Edited: Here's a test console application I wrote to test the actual Runtime overhead of using Fluent Interfaces. I assigned 6 properties for each iteration (actually the same 2 values 3 times each). The conclusions are:
With interfaces: 70% increase in runtime, depends on the number of properties set. Setting only two properties the overhead was smaller.
With objects: Using fluent interfaces was faster
Didn't test records. It can't work well with records!
I personally don't mind those "fluent interfaces". Never heard of the name before, but I've been using them, especially in code that populates a list from code. (Somewhat like the XML example you posted). I don't think they're difficult to read, especially if one's familiar with this kind of coding AND the method names are meaningful. As for the one long line of code, look at the Wikipedia example: You don't need to put it all on one line of code.
I clearly remember using them with Turbo Pascal to initialize Screens, which is probably why I don't mind them and also use them at times. Unfortunately Google fails me, I can't find any code sample for the old TP code.
I would question the benefit of using "fluent interfaces".
From what I see, the point is to allow you to avoid having to declare a variable. So the same benefit the dreaded With statement brings, with a different set of problems (see other answers)
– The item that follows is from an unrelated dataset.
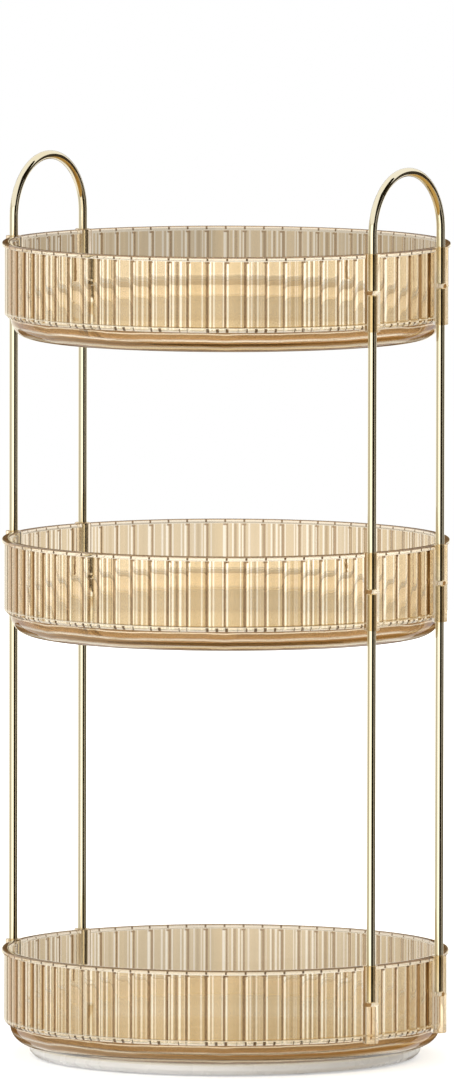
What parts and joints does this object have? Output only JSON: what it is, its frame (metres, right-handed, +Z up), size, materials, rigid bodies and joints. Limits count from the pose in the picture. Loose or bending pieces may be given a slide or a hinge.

Honestly I never understood the motivation to use the With statement, and I don't understand the motivation to use fluent interfaces either. I mean is it that hard to define a variable ?
All this mumbo jumbo just to allow laziness.
I would argue that rather than increase readability it, which at first glance it seems to do by having to type/read less, it actually obfuscates it.
So again, I ask why would you want to use fluent interfaces in the first place ?
It was coined by Martin Fowler so it must be cool ? Nah I ain't buying it.
This is a kind of write-once-read-never notation that is not easy to understand without going through documentation for all involved methods. Also such notation is not compatible with Delphi and C# properties - if you need to set properties, you need to rollback to using
common notations as you can't chain property assignments.